We are growing four varieties of pea this year. Our early pea is ‘Excellenz’; a new variety for us. Their simple pure white flowers have already been drifting away to leave green pods plumping up in the sun – the first few should be ready to pick in the next day or two.
Alongside these, we have our regular mangetout pea, Carouby de Maussane, which is covered in purple blooms which will soon give way to fresh green pods to be picked and eaten whole.
I find that the pods of this mangetout do need to be picked young, as the larger pods which have hidden behind leaves and stalks tend to display a slightly more bitter taste.
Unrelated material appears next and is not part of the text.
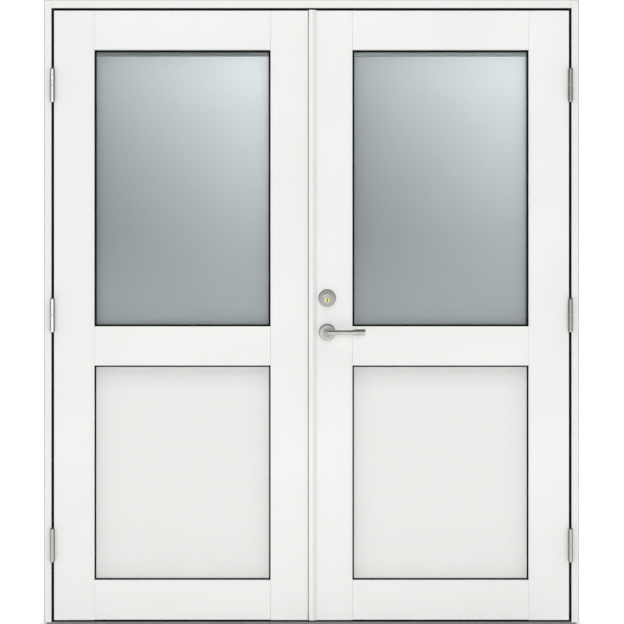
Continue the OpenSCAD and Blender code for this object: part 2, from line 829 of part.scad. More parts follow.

I managed to slip two further varieties into the garden this year; heritage Purple Podded peas, whose flowers begin a pale sky blue before deepening into two-tone purple which then gives way to the most amazing dark purple pods.
These purple pods look wonderful amid the fresh green foliage of their plants, and I look forward to picking and tasting the peas – apparently the colour fades to green upon cooking, so they won’t put in such an unusual appearance if they make it to the kitchen.
Finally, we have masses of beautiful pink flowers tumbling across the Salmon Flowered Peas grown from the seeds that Matron kindly sent me last autumn.
Another new and unusual variety which I’m really looking forward to trying – and saving some seeds for next year again.
The splash of colour from these pea varieties is rather enticing in the kitchen garden – giving the sweet peas a run for their money long before they come into bloom.